REQUEST:
Repeat every line, exactly, from the very first through the one where "bead, PLACE %" appears. Add nothing else.

>> Start

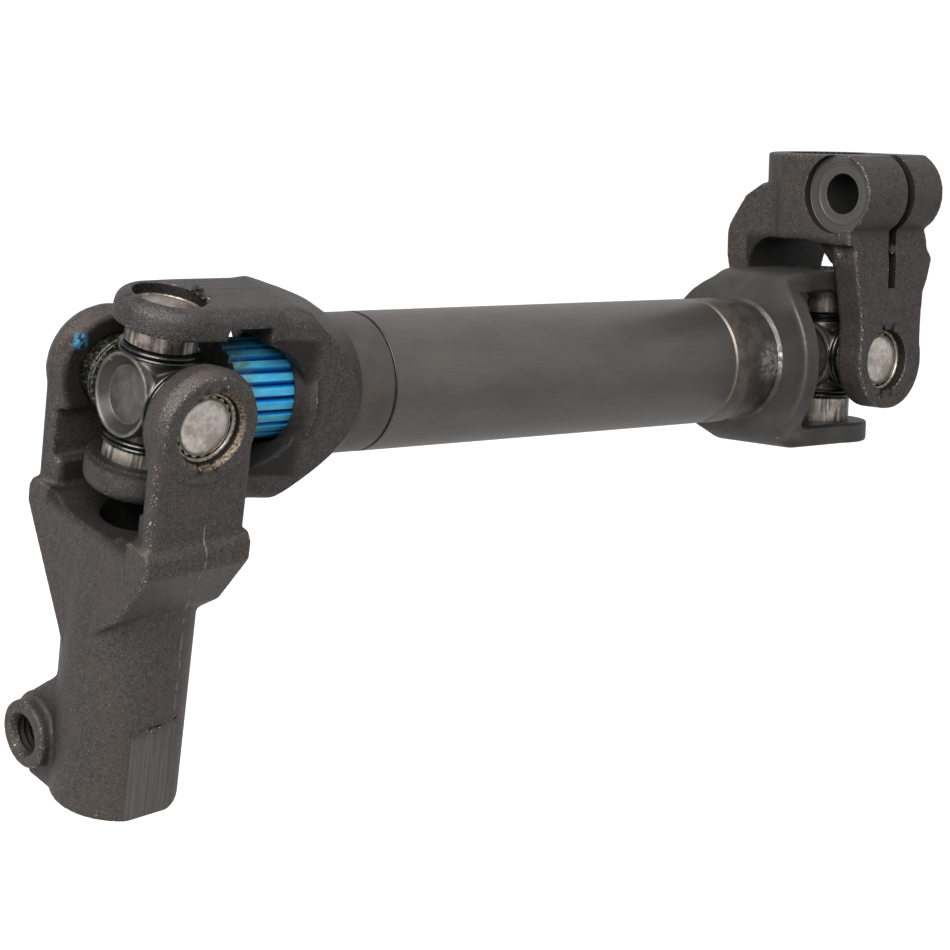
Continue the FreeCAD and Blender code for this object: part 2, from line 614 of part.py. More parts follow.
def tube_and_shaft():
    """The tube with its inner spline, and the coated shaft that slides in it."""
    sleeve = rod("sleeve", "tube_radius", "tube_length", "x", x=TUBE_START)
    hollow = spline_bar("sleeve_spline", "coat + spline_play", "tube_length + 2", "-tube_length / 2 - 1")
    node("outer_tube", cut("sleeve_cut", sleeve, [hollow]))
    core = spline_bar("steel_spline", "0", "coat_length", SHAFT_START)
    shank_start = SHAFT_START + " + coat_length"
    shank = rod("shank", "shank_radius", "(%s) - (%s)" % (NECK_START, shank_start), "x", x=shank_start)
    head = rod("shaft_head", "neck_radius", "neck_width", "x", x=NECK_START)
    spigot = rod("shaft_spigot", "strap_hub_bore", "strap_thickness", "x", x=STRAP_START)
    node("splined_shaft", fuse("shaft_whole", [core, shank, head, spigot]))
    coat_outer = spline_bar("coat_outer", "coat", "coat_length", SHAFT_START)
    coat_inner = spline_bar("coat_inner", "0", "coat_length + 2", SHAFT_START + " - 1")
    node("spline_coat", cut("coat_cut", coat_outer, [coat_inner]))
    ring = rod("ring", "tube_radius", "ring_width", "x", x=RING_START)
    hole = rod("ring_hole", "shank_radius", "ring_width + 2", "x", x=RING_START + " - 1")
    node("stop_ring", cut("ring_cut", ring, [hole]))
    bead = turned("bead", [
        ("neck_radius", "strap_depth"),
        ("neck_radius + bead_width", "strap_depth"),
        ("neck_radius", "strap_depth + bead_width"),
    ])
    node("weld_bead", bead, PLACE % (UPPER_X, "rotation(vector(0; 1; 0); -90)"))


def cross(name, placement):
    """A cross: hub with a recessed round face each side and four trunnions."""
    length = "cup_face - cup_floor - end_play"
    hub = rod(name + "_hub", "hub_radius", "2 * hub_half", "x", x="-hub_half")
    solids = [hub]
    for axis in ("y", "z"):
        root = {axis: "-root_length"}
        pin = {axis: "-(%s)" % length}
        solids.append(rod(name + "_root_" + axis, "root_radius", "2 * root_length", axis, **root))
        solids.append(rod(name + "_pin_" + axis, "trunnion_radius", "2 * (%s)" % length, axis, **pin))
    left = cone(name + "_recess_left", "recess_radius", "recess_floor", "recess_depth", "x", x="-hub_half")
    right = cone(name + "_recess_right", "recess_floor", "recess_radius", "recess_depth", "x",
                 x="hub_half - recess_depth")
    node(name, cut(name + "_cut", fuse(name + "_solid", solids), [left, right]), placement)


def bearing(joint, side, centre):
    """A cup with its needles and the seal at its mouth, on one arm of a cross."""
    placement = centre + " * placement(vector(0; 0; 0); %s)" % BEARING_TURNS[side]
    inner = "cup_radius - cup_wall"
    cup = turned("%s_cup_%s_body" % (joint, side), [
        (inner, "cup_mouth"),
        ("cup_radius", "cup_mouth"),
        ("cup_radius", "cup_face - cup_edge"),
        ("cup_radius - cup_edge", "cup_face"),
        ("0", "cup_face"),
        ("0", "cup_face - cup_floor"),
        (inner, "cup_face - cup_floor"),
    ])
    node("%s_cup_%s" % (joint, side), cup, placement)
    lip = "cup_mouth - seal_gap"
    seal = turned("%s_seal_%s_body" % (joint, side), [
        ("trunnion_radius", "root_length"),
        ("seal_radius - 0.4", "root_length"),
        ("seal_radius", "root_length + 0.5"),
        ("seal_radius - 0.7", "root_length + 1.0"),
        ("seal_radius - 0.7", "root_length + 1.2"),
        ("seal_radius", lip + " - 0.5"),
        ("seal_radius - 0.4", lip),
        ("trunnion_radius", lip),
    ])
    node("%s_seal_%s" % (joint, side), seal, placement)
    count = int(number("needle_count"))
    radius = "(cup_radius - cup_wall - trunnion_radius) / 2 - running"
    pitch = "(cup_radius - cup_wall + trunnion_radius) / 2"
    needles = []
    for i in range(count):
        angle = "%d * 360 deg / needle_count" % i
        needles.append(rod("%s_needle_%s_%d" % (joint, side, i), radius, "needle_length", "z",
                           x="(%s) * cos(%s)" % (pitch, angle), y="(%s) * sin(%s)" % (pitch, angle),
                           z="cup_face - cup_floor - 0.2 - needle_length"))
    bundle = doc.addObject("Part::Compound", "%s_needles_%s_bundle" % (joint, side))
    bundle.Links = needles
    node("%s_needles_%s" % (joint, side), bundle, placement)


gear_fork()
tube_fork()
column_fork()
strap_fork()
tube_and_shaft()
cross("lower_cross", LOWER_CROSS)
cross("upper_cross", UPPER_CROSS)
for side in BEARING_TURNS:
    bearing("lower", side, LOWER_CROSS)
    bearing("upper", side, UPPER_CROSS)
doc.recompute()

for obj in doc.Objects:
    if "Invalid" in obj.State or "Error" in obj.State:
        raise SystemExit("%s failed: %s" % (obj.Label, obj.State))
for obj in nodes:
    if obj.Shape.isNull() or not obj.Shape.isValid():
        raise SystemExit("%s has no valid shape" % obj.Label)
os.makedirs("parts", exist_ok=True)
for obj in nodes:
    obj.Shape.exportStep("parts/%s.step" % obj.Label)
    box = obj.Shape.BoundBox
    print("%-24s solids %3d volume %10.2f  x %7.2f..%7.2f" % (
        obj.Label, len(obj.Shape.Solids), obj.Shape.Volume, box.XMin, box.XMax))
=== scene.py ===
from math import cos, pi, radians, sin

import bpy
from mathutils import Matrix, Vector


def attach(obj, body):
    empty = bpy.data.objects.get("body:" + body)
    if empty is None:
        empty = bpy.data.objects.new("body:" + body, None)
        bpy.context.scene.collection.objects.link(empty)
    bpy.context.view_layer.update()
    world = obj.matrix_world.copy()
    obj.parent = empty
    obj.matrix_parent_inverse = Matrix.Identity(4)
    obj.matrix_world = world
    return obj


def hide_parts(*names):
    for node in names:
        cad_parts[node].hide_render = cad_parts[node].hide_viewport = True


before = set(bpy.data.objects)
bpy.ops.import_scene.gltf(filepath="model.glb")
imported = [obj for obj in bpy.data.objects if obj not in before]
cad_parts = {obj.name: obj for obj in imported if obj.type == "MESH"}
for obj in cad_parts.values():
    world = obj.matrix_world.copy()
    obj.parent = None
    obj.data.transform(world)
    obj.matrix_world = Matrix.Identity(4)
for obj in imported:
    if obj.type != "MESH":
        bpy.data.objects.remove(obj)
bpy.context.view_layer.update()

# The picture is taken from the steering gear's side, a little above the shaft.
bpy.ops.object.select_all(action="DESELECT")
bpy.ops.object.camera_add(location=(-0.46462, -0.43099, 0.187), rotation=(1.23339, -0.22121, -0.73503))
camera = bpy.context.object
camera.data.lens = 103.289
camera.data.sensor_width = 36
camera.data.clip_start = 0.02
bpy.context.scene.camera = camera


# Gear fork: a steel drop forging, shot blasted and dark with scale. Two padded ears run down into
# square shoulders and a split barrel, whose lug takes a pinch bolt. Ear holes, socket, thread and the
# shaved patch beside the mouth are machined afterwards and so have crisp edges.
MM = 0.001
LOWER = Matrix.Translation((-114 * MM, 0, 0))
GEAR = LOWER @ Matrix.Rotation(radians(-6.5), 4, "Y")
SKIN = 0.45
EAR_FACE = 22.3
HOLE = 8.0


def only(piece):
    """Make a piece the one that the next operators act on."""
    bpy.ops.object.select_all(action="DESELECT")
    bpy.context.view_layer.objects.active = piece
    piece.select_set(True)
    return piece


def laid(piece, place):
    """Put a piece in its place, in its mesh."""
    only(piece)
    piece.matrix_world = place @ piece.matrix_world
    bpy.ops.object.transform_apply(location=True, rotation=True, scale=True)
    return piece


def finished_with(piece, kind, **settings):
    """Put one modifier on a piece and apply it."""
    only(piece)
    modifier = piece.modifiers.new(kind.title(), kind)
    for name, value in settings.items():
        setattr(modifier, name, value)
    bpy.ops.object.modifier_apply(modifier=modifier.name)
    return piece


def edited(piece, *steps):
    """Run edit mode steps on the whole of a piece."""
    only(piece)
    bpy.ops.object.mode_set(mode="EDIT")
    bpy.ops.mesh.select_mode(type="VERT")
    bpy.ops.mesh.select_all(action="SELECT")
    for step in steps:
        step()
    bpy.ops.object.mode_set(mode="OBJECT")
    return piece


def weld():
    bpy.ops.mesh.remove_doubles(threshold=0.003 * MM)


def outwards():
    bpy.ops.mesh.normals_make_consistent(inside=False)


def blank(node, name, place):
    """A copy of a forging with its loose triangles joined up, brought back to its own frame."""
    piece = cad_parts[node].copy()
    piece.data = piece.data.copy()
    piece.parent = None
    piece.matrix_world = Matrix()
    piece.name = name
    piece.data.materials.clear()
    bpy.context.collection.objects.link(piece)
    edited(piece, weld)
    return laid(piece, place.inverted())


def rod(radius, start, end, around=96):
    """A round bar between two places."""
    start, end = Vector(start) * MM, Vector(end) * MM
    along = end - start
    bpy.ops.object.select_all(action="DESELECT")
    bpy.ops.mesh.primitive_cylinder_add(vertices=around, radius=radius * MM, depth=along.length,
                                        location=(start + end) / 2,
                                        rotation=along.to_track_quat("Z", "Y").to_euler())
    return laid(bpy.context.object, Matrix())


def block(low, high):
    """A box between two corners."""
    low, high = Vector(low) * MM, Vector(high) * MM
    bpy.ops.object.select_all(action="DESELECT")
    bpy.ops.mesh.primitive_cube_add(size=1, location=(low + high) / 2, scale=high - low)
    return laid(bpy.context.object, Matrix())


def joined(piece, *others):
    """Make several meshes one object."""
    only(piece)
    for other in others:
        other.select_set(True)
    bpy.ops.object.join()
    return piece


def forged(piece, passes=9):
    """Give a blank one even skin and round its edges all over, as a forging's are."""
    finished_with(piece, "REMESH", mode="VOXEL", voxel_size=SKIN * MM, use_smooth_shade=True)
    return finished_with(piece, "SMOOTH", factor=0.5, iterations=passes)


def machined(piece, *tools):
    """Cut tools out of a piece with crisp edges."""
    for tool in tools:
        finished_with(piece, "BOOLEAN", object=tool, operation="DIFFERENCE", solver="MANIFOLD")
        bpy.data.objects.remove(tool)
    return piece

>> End

FULL OUTPUT:
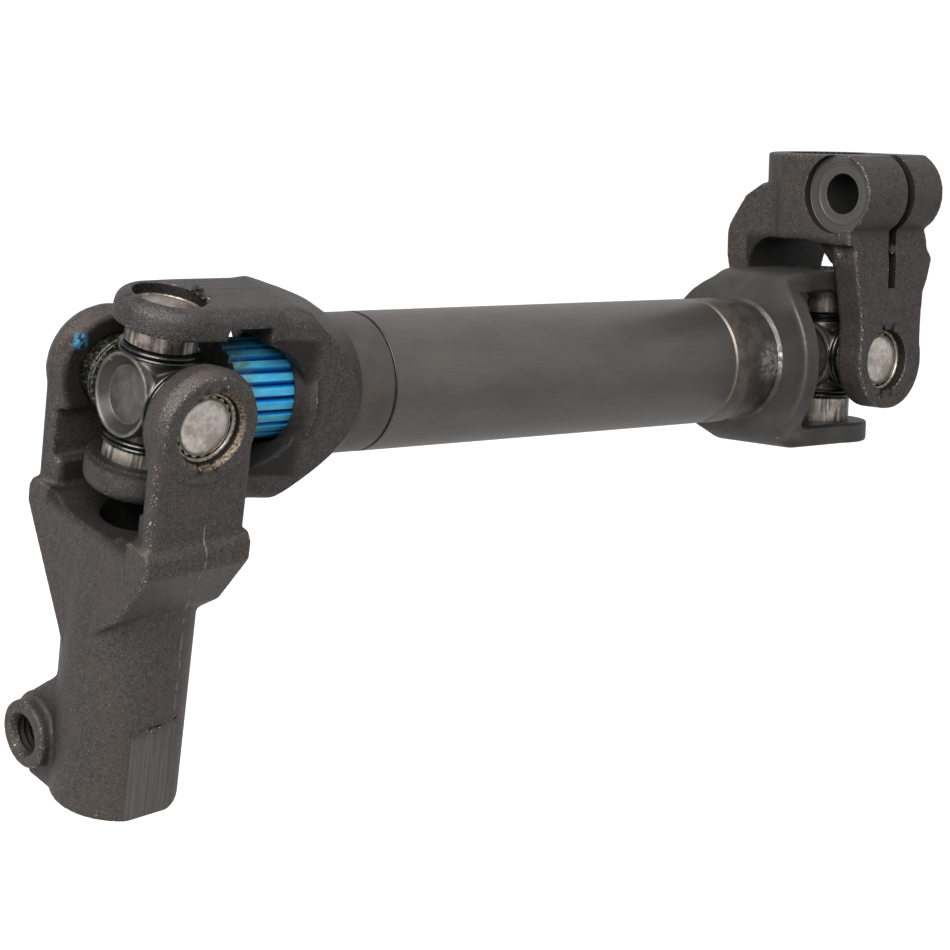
Continue the FreeCAD and Blender code for this object: part 2, from line 614 of part.py. More parts follow.
def tube_and_shaft():
    """The tube with its inner spline, and the coated shaft that slides in it."""
    sleeve = rod("sleeve", "tube_radius", "tube_length", "x", x=TUBE_START)
    hollow = spline_bar("sleeve_spline", "coat + spline_play", "tube_length + 2", "-tube_length / 2 - 1")
    node("outer_tube", cut("sleeve_cut", sleeve, [hollow]))
    core = spline_bar("steel_spline", "0", "coat_length", SHAFT_START)
    shank_start = SHAFT_START + " + coat_length"
    shank = rod("shank", "shank_radius", "(%s) - (%s)" % (NECK_START, shank_start), "x", x=shank_start)
    head = rod("shaft_head", "neck_radius", "neck_width", "x", x=NECK_START)
    spigot = rod("shaft_spigot", "strap_hub_bore", "strap_thickness", "x", x=STRAP_START)
    node("splined_shaft", fuse("shaft_whole", [core, shank, head, spigot]))
    coat_outer = spline_bar("coat_outer", "coat", "coat_length", SHAFT_START)
    coat_inner = spline_bar("coat_inner", "0", "coat_length + 2", SHAFT_START + " - 1")
    node("spline_coat", cut("coat_cut", coat_outer, [coat_inner]))
    ring = rod("ring", "tube_radius", "ring_width", "x", x=RING_START)
    hole = rod("ring_hole", "shank_radius", "ring_width + 2", "x", x=RING_START + " - 1")
    node("stop_ring", cut("ring_cut", ring, [hole]))
    bead = turned("bead", [
        ("neck_radius", "strap_depth"),
        ("neck_radius + bead_width", "strap_depth"),
        ("neck_radius", "strap_depth + bead_width"),
    ])
    node("weld_bead", bead, PLACE % (UPPER_X, "rotation(vector(0; 1; 0); -90)"))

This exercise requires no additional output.